Give again only the lines beginning with the one that contains "for name, piece" and ending with the one that contains "bpy.data.objects.remove(obj)"; include both of those lines.

════════

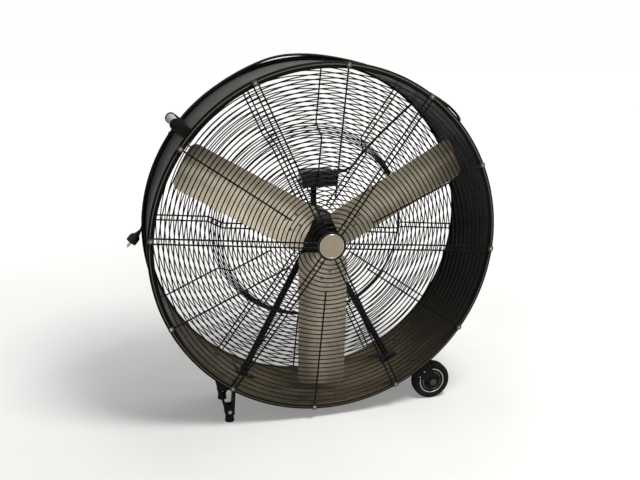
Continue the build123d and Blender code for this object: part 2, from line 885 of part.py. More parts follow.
plug_place = Plane(origin=cord_points[-1], x_dir=(0, 1, 0), z_dir=cord_path % 1)
with BuildPart() as plug:
    with BuildSketch(plug_place):
        Circle(cord_radius + 1.5)
    with BuildSketch(plug_place.offset(relief_length)):
        Circle(plug_radius * 0.55)
    loft()
    with BuildSketch(plug_place.offset(relief_length)):
        Circle(plug_radius * 0.8)
    with BuildSketch(plug_place.offset(relief_length + plug_length * 0.4)):
        Circle(plug_radius)
    loft()
    with BuildSketch(plug_place.offset(relief_length + plug_length * 0.4)):
        Circle(plug_radius)
    extrude(amount=plug_length * 0.6)
    with BuildSketch(plug_place.offset(relief_length + plug_length)):
        with GridLocations(pin_spacing, 0, 2, 1):
            Circle(pin_radius)
    extrude(amount=pin_length)

# ---- Handle ---------------------------------------------------------------------------------------
lug_depths = (middle_depth - lug_spacing / 2, middle_depth + lug_spacing / 2)
strap_bottom = shell_radius + seat_gap
strap_half_angle = degrees(asin(handle_width / 2 / strap_bottom))
handle_angles = (handle_angle - strap_half_angle, handle_angle + strap_half_angle)
with BuildPart() as handle_bracket:
    drum_sector(strap_bottom, strap_bottom + handle_sheet, handle_angles, (handle_front, handle_rear))
    for depth in lug_depths:
        with BuildSketch(facing(depth + lug_sheet / 2, handle_angle)):
            with Locations(((strap_bottom + 1 + lug_radius) / 2, 0)):
                Rectangle(lug_radius - strap_bottom - 1, handle_width)
            fillet(vertices().sort_by(SortBy.DISTANCE)[-2:], radius=handle_width / 2 - 1)
            with Locations((grip_line, 0)):
                Circle(handle_bolt_radius + bolt_gap, mode=Mode.SUBTRACT)
        extrude(amount=lug_sheet)
    with Locations(*[outward(handle_angle, strap_bottom + handle_sheet, depth) for depth in handle_bolt_depths]):
        Hole(radius=handle_bolt_radius + bolt_gap, depth=2 * handle_sheet)

with BuildPart() as handle_grip:
    with BuildSketch(facing(lug_depths[1] - lug_sheet / 2, handle_angle)):
        with Locations((grip_line, 0)):
            Circle(grip_radius)
            Circle(handle_bolt_radius + bolt_gap, mode=Mode.SUBTRACT)
    extrude(amount=lug_spacing - lug_sheet)
    fillet(edges().filter_by(GeomType.CIRCLE).group_by(SortBy.RADIUS)[-1], radius=2)

with BuildPart() as handle_bolt:
    with BuildSketch(facing(lug_depths[1] + lug_sheet / 2, handle_angle)):
        with Locations((grip_line, 0)):
            Circle(handle_bolt_radius)
    extrude(amount=lug_spacing + lug_sheet)
    for depth, side in ((lug_depths[0] - lug_sheet / 2, 1), (lug_depths[1] + lug_sheet / 2, -1)):
        with BuildSketch(facing(depth, handle_angle)):
            with Locations((grip_line, 0)):
                RegularPolygon(radius=2 * handle_bolt_radius, side_count=6)
        extrude(amount=side * handle_bolt_radius)

strap_bolts = drum_bolts(handle_bolt_places, strap_bottom + handle_sheet + seat_gap, inside)


# ---- Wheels ---------------------------------------------------------------------------------------
wheel_z = wheel_radius
axle_plane_z = wheel_z - axis_height
fork_inside = wheel_width + 2 * wheel_gap
fork_outside = fork_inside + 2 * fork_sheet


def at_axle(depth):
    """Plane across the fan, with its origin on the wheels' axle line."""
    return Plane(origin=(wheel_x, back(depth), wheel_z), x_dir=(1, 0, 0), z_dir=(0, -1, 0))


def leg_outline(top_radius, angles, low_centre, low_radius):
    """A plate that tapers from an arc along the drum down to a rounded end."""
    with BuildLine() as outline:
        top = CenterArc((0, 0), top_radius, angles[0], angles[1] - angles[0])
        low_left = (low_centre[0] - low_radius, low_centre[1])
        low_right = (low_centre[0] + low_radius, low_centre[1])
        Line(top @ 0, low_left)
        ThreePointArc(low_left, (low_centre[0], low_centre[1] - low_radius), low_right)
        Line(low_right, top @ 1)
    make_face(outline.edges())


def wheel_fork(depth):
    """A channel bent from sheet, with a web on the drum and a plate on each side of the wheel."""
    top = shell_radius + seat_gap
    with BuildPart() as fork:
        with BuildSketch(facing(depth + fork_outside / 2)):
            leg_outline(top, fork_angles, (wheel_x, axle_plane_z), fork_end_radius)
        extrude(amount=fork_outside)
        with BuildSketch(facing(depth + fork_inside / 2)):
            Rectangle(4 * rim_radius, 4 * rim_radius)
            Circle(top + fork_sheet, mode=Mode.SUBTRACT)
        extrude(amount=fork_inside, mode=Mode.SUBTRACT)
        with BuildSketch(at_axle(depth + fork_outside / 2)):
            Circle(axle_radius + bolt_gap)
        extrude(amount=fork_outside, mode=Mode.SUBTRACT)
        with Locations(outward(fork_angle, top + fork_sheet, depth)):
            Hole(radius=handle_bolt_radius + bolt_gap, depth=2 * fork_sheet)
    return fork


rim_inner = wheel_radius - tyre_thickness


def wheel_tyre(depth):
    """A solid rubber tyre with a rounded tread and a groove for the rim's flange."""
    half = wheel_width / 2
    with BuildPart() as tyre:
        with BuildSketch(Plane(origin=(wheel_x, back(depth), wheel_z), x_dir=(0, 1, 0), z_dir=(-1, 0, 0))):
            with BuildLine():
                Polyline((-half, wheel_radius - 5), (-half, rim_inner), (half, rim_inner), (half, wheel_radius - 5))
                ThreePointArc((half, wheel_radius - 5), (half - 2, wheel_radius - 1.2), (half - 6, wheel_radius))
                Line((half - 6, wheel_radius), (6 - half, wheel_radius))
                ThreePointArc((6 - half, wheel_radius), (2 - half, wheel_radius - 1.2), (-half, wheel_radius - 5))
            make_face()
        revolve(axis=Axis((wheel_x, back(depth), wheel_z), (0, 1, 0)))
    return tyre


def wheel_hub(depth):
    """A hub with a dished disc, a rim inside the tyre and a bore that turns on the axle."""
    half = wheel_width / 2
    bore = axle_radius + shaft_gap
    with BuildPart() as hub:
        with BuildSketch(Plane(origin=(wheel_x, back(depth), wheel_z), x_dir=(0, 1, 0), z_dir=(-1, 0, 0))):
            with BuildLine():
                right = [(half, bore), (half, 14), (half - 4, 17), (6, 30), (half - 5, 36), (half - 2, rim_inner)]
                left = [(-depth_here, radius) for depth_here, radius in reversed(right)]
                Polyline(*right, *left, close=True)
            make_face()
        revolve(axis=Axis((wheel_x, back(depth), wheel_z), (0, 1, 0)))
    return hub


def wheel_axle(depth):
    """A bolt through the fork and the wheel, with a head in front and a nut behind."""
    with BuildPart() as axle:
        with BuildSketch(at_axle(depth + fork_outside / 2 + nut_height + 3)):
            Circle(axle_radius)
        extrude(amount=fork_outside + nut_height + 3)
        with BuildSketch(at_axle(depth - fork_outside / 2)):
            RegularPolygon(radius=2 * axle_radius, side_count=6)
        extrude(amount=nut_height)
        with BuildSketch(at_axle(depth + fork_outside / 2)):
            RegularPolygon(radius=2 * axle_radius, side_count=6)
        extrude(amount=-nut_height)
    return axle


def wheel_spacers(depth):
    """Two washers that keep the wheel in the middle of its fork."""
    with BuildPart() as spacers:
        for start in (depth + fork_inside / 2, depth - wheel_width / 2 - seat_gap):
            with BuildSketch(at_axle(start)):
                Circle(2 * axle_radius - 1)
                Circle(axle_radius + bolt_gap, mode=Mode.SUBTRACT)
            extrude(amount=wheel_gap - seat_gap)
    return spacers


fork_top_inner = shell_radius + seat_gap + fork_sheet
fork_bolts = drum_bolts(fork_bolt_places, fork_top_inner + seat_gap, inside)


# ---- Feet ---------------------------------------------------------------------------------------
foot_low = foot_end_height + foot_end_width / 2 - axis_height


def foot_bracket(depth):
    """A channel that tapers from a web on the drum to a narrow end above the rubber foot."""
    top = shell_radius + seat_gap
    inner = foot_width - 2 * foot_sheet
    floor = foot_end_height - axis_height
    with BuildPart() as bracket:
        with BuildSketch(facing(depth + foot_width / 2)):
            with BuildLine():
                arc = CenterArc((0, 0), top, foot_angles[0], foot_angles[1] - foot_angles[0])
                left = foot_x - foot_end_width / 2
                right = foot_x + foot_end_width / 2
                Polyline(arc @ 0, (left, floor + 12), (left, floor), (right, floor), (right, floor + 12), arc @ 1)
            make_face()
        extrude(amount=foot_width)
        with BuildSketch(facing(depth + inner / 2)):
            with Locations((0, floor + foot_sheet + 2 * rim_radius)):
                Rectangle(4 * rim_radius, 4 * rim_radius)
            Circle(top + foot_sheet, mode=Mode.SUBTRACT)
        extrude(amount=inner, mode=Mode.SUBTRACT)
        with BuildSketch(facing(depth + foot_width / 2)):
            with Locations((foot_x, foot_bolt_height - axis_height)):
                Circle(foot_bolt_radius + bolt_gap)
        extrude(amount=foot_width, mode=Mode.SUBTRACT)
        with Locations(Plane(origin=(foot_x, back(depth), foot_end_height + foot_sheet))):
            Hole(radius=foot_stem_radius + bolt_gap, depth=2 * foot_sheet)
        with Locations(outward(foot_angle, top + foot_sheet, depth)):
            Hole(radius=handle_bolt_radius + bolt_gap, depth=2 * foot_sheet)
    return bracket


def rubber_foot(depth):
    """A tapered rubber foot with a stem that passes up into the bracket."""
    with BuildPart() as foot:
        with BuildSketch(Plane(origin=(foot_x, back(depth), 0))):
            Circle(rubber_radius)
        with BuildSketch(Plane(origin=(foot_x, back(depth), foot_end_height))):
            Circle(rubber_top_radius)
        loft()
        with BuildSketch(Plane(origin=(foot_x, back(depth), foot_end_height))):
            Circle(foot_stem_radius)
        extrude(amount=foot_stem_length)
        with BuildSketch(facing(depth + foot_width / 2)):
            with Locations((foot_x, foot_bolt_height - axis_height)):
                Circle(foot_bolt_radius + bolt_gap)
        extrude(amount=foot_width, mode=Mode.SUBTRACT)
    return foot


with BuildPart() as foot_bolts:
    for depth in foot_depths:
        with BuildSketch(facing(depth + foot_width / 2 + 6)):
            with Locations((foot_x, foot_bolt_height - axis_height)):
                Circle(foot_bolt_radius)
        extrude(amount=foot_width + 6)
        for face, side in ((depth - foot_width / 2, 1), (depth + foot_width / 2, -1)):
            with BuildSketch(facing(face)):
                with Locations((foot_x, foot_bolt_height - axis_height)):
                    Circle(2.6 * foot_bolt_radius)
            extrude(amount=side * 1.5)
            with BuildSketch(facing(face - side * 1.5)):
                with Locations((foot_x, foot_bolt_height - axis_height)):
                    RegularPolygon(radius=2 * foot_bolt_radius, side_count=6)
            extrude(amount=side * foot_bolt_radius)

foot_top_inner = shell_radius + seat_gap + foot_sheet
bracket_bolts = drum_bolts(foot_bolt_places, foot_top_inner + seat_gap, inside)

# ---- Files ----------------------------------------------------------------------------------------
pieces = {
    "drum_shell": drum_shell,
    "front_guard": front_guard,
    "rear_guard": rear_guard,
    "front_guard_screws": front_guard_screws,
    "rear_guard_screws": rear_guard_screws,
    "guard_centre_plate": guard_centre_plate,
    "centre_badge": centre_badge,
    "hub_spider": hub_spider,
    "blade_rivets": blade_rivets,
    "hub_set_screw": hub_set_screw,
    "motor_shaft": motor_shaft,
    "rotor_core": rotor_core,
    "motor_shell": motor_shell,
    "motor_front_bell": motor_front_bell,
    "motor_rear_bell": motor_rear_bell,
    "front_bearing": front_bearing,
    "rear_bearing": rear_bearing,
    "stator_core": stator_core,
    "stator_windings": stator_windings,
    "motor_cradle": motor_cradle,
    "motor_leg_left": motor_leg_left,
    "motor_leg_right": motor_leg_right,
    "leg_bolts": leg_bolts,
    "switch_box": switch_box,
    "switch_box_lid": switch_box_lid,
    "lid_screws": lid_screws,
    "switch_neck": switch_neck,
    "speed_switch": speed_switch,
    "capacitor": capacitor,
    "speed_knob": speed_knob,
    "cord_gland": cord_gland,
    "cord": cord,
    "plug": plug,
    "handle_bracket": handle_bracket,
    "handle_grip": handle_grip,
    "handle_bolt": handle_bolt,
    "strap_bolts": strap_bolts,
    "fork_bolts": fork_bolts,
    "bracket_bolts": bracket_bolts,
    "foot_bolts": foot_bolts,
}
for number, blade in enumerate(blades, start=1):
    pieces[f"fan_blade_{number}"] = blade
for side, wheel_depth, foot_depth in zip(("front", "rear"), wheel_depths, foot_depths):
    pieces[f"{side}_wheel_fork"] = wheel_fork(wheel_depth)
    pieces[f"{side}_wheel_tyre"] = wheel_tyre(wheel_depth)
    pieces[f"{side}_wheel_hub"] = wheel_hub(wheel_depth)
    pieces[f"{side}_wheel_axle"] = wheel_axle(wheel_depth)
    pieces[f"{side}_wheel_spacers"] = wheel_spacers(wheel_depth)
    pieces[f"{side}_foot_bracket"] = foot_bracket(foot_depth)
    pieces[f"{side}_rubber_foot"] = rubber_foot(foot_depth)

for name, piece in pieces.items():
    piece.part.label = name
    export_step(piece.part, f"parts/{name}.step")
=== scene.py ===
"""Looks of a drum fan on two wheels and two rubber feet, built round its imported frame.

Places along the fan are depths behind the face of the front rim, and angles are turned from
+X towards +Z about the fan's axis. Lengths are in metres. A profile is a list of
(depth, radius) points that is turned about an axis.
"""

import json
from math import cos, pi, radians, sin

import bmesh
import bpy
from mathutils import Matrix, Vector
from mathutils.geometry import tessellate_polygon


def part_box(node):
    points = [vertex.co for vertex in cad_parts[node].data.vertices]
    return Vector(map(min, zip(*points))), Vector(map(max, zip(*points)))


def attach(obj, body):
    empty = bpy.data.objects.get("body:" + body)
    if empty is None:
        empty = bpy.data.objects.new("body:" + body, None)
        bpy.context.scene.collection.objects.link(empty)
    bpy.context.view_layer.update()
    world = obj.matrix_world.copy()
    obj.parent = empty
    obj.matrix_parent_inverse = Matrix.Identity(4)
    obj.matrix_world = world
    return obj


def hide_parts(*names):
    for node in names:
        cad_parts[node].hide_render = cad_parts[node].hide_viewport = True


bl_info = {
    "name": "Drum Fan",
    "version": (1, 0, 0),
    "blender": (4, 5, 0),
    "location": "3D View > Sidebar > Drum Fan",
    "description": "Builds the guards, cord, wheels and finishes of a drum fan over its frame",
    "category": "Object",
}

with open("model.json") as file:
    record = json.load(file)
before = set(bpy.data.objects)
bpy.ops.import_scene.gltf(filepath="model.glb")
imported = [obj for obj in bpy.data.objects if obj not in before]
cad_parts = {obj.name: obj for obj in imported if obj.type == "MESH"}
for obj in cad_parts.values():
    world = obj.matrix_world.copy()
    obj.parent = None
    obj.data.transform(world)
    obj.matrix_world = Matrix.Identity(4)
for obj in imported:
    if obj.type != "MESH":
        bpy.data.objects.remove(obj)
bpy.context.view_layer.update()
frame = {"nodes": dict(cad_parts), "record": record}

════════

▶ _Finished task_:
for name, piece in pieces.items():
    piece.part.label = name
    export_step(piece.part, f"parts/{name}.step")
=== scene.py ===
"""Looks of a drum fan on two wheels and two rubber feet, built round its imported frame.

Places along the fan are depths behind the face of the front rim, and angles are turned from
+X towards +Z about the fan's axis. Lengths are in metres. A profile is a list of
(depth, radius) points that is turned about an axis.
"""

import json
from math import cos, pi, radians, sin

import bmesh
import bpy
from mathutils import Matrix, Vector
from mathutils.geometry import tessellate_polygon


def part_box(node):
    points = [vertex.co for vertex in cad_parts[node].data.vertices]
    return Vector(map(min, zip(*points))), Vector(map(max, zip(*points)))


def attach(obj, body):
    empty = bpy.data.objects.get("body:" + body)
    if empty is None:
        empty = bpy.data.objects.new("body:" + body, None)
        bpy.context.scene.collection.objects.link(empty)
    bpy.context.view_layer.update()
    world = obj.matrix_world.copy()
    obj.parent = empty
    obj.matrix_parent_inverse = Matrix.Identity(4)
    obj.matrix_world = world
    return obj


def hide_parts(*names):
    for node in names:
        cad_parts[node].hide_render = cad_parts[node].hide_viewport = True


bl_info = {
    "name": "Drum Fan",
    "version": (1, 0, 0),
    "blender": (4, 5, 0),
    "location": "3D View > Sidebar > Drum Fan",
    "description": "Builds the guards, cord, wheels and finishes of a drum fan over its frame",
    "category": "Object",
}

with open("model.json") as file:
    record = json.load(file)
before = set(bpy.data.objects)
bpy.ops.import_scene.gltf(filepath="model.glb")
imported = [obj for obj in bpy.data.objects if obj not in before]
cad_parts = {obj.name: obj for obj in imported if obj.type == "MESH"}
for obj in cad_parts.values():
    world = obj.matrix_world.copy()
    obj.parent = None
    obj.data.transform(world)
    obj.matrix_world = Matrix.Identity(4)
for obj in imported:
    if obj.type != "MESH":
        bpy.data.objects.remove(obj)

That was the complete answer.